Answer with knowledge of the others who are here
and how to be here with them. By this knowledge
make the sense you need to make. By it stand
in the dignity of good sense, whatever may follow.

Speak to your fellow humans as your place
has taught you to speak, as it has spoken to you.
Speak its dialect as your old compatriots spoke it
before they had heard a radio. Speak
publicly what cannot be taught or learned in public.

Listen privately, silently to the voices that rise up
from the pages of books and from your own heart.
Be still and listen to the voices that belong
to the streambanks and the trees and the open fields.
There are songs and sayings that belong to this place,
by which it speaks for itself and no other.
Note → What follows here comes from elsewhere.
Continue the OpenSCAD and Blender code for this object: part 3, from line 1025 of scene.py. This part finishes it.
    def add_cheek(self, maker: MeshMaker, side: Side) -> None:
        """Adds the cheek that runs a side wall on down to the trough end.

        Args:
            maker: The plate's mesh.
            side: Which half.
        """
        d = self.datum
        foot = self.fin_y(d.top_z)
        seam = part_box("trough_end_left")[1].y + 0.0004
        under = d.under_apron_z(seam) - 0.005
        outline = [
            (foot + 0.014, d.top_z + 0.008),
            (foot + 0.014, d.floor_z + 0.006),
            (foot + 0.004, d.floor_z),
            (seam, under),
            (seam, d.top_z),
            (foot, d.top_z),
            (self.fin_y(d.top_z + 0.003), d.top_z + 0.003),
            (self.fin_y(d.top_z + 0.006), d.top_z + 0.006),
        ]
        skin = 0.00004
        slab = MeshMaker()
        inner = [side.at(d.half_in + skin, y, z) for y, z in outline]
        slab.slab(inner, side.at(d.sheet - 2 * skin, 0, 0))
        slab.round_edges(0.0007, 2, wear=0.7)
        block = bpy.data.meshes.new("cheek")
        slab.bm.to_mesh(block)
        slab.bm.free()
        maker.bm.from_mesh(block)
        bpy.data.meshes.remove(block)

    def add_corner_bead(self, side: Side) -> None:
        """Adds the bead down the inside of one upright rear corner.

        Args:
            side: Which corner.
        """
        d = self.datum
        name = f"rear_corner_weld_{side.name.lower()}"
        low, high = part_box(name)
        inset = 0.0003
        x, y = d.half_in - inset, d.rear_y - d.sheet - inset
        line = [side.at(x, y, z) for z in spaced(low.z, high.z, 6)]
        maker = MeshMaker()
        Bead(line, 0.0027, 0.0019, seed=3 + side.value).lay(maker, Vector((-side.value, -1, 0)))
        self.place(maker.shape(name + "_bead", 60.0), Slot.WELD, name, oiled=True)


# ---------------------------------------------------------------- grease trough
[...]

Found your hope, then, on the ground under your feet.
Your hope of Heaven, let it rest on the ground
underfoot. Be it lighted by the light that falls
freely upon it after the darkness of the nights
and the darkness of our ignorance and madness.
Let it be lighted also by the light that is within you,
which is the light of imagination. By it you see
the likeness of people in other places to yourself
in your place. It lights invariably the need for care
toward other people, other creatures, in other places
as you would ask them for care toward your place and you.

No place at last is better than the world. The world
is no better than its places. Its places at last
are no better than their people while their people
continue in them. When the people make
dark the light within them, the world darkens.

P.S. – Click Here to listen to Ralph Fiennes’ beautiful reading of it.

For You

A recent article from Sahil Bloom talks about “Locus of Control.” Here’s an excerpt below…

Locus of Control is a psychological concept first introduced by Julian Rotter in 1954 that describes how people perceive the causes of events in their lives.

Those with an External Locus of Control believe that their outcomes are determined by forces outside their control.
Those with an Internal Locus of Control believe they have control over their outcomes through effort, focus, and attitude.
As it turns out, this one mindset—the simple lens through which you view your world—has an extraordinary array of implications.

An External Locus of Control has been linked to learned helplessness, victim mentality, and challenge avoidance.

An Internal Locus of Control has been linked to greater resilience, improved mental health, lower stress levels, higher achievement, and proactive problem-solving.

In other words, if you could bottle up Internal Locus of Control, it may well be the magic pill for success in any domain.

Here’s a simple shift to make:

Instead of viewing life as something that happens to you, start viewing it as something that happens for you.

When you do, everything will change for the better.